I dont think the gov. gives a darn, but the corps have been yapping like paranoid Miniature dogs.

ECA (profile) says:

Re: Re: Unfathomable?

https://www.lexico.com/en/definition/unfathomable

Incapable of being fully explored or understood.

‘her gray eyes were dark with some unfathomable emotion’

(of water or a natural feature) impossible to measure the extent of.

‘Chewing my lips, I looked over the pool edge again; the deep unfathomable blue sped up my pulse rate and made my head spin.’

Anonymous Coward says:

I think it means when you have millions of users posting content, txt audio, video images everyday it’s impossible to do everything right there will be someone complaining you are removing too much
Content censoring users or else leaving bad content online or favouring Liberal or Conservative content
You cannot please everyone all the time when it comes to content

DougHolland says:

Focus the takedown efforts

Yeah, but nobody needs to be concerned when two or six or ten people are chattering about the lizard people putting microchips in SpaghettiOs. It’s only a problem worth worrying about when 50,000 people, or millions, are following the lizard people. Focus the takedown efforts on the big fish filling the tank with poop.

Scary Devil Monastery (profile) says:

Re: Focus the takedown efforts

"Focus the takedown efforts on the big fish filling the tank with poop."

That’s the first thing the platforms did. As a result of which the modern conspiracy theorist observes opsec worthy of a John Grisham novel.

It’s a source of unending interest to me that people so off their rocker about observable evidence can still muster the brain cells to carry on exchanging deranged statements in code.

Anonymous Coward says:

Re: Re: Re: Focus the takedown efforts

I thought the Capitol Insurrection already demonstrated that you don’t need everybody to believe it, just a critical mass of crazies. Also it is a metacommunication on the part of the censor. Look at China’s clumsy censorship of oblique Tiananmen Square references.

Scary Devil Monastery (profile) says:

Re: Re: Re:2 Focus the takedown efforts

"Also it is a metacommunication on the part of the censor.
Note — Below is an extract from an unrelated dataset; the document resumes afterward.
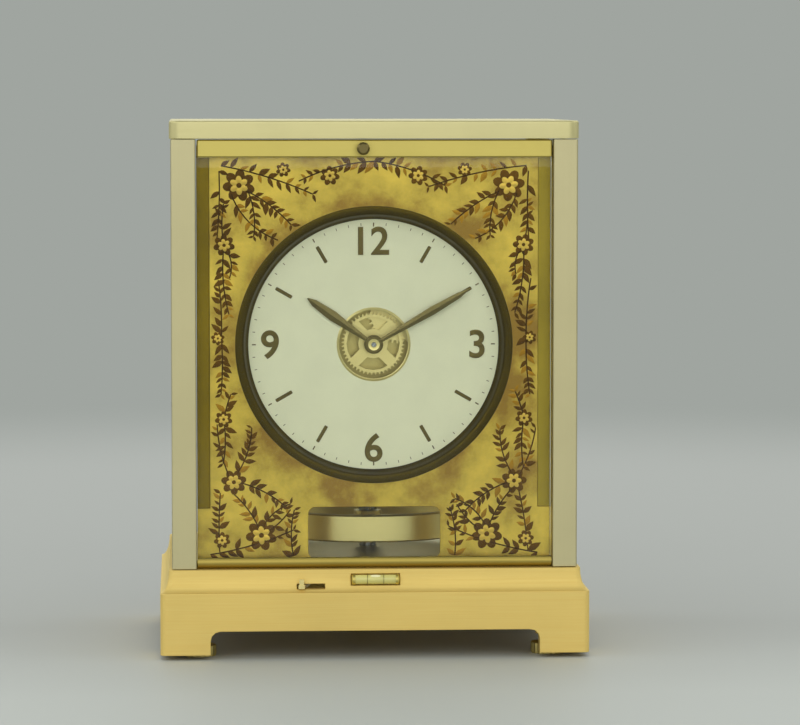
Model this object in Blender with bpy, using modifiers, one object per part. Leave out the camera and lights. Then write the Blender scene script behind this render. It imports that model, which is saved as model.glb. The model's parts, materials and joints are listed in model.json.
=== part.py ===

Look at China’s clumsy censorship of oblique Tiananmen Square references."

The issue in China’s case isn’t that they’ve been successful in eliminating the information but that they’ve managed to muddle it sufficiently that it won’t, within China, present a rallying cry for disaffected chinese. By now half of the Chinese citizenry believes, I’m sure, that if they’ve heard of it at all they think it’s a fabrication out of US troll farms.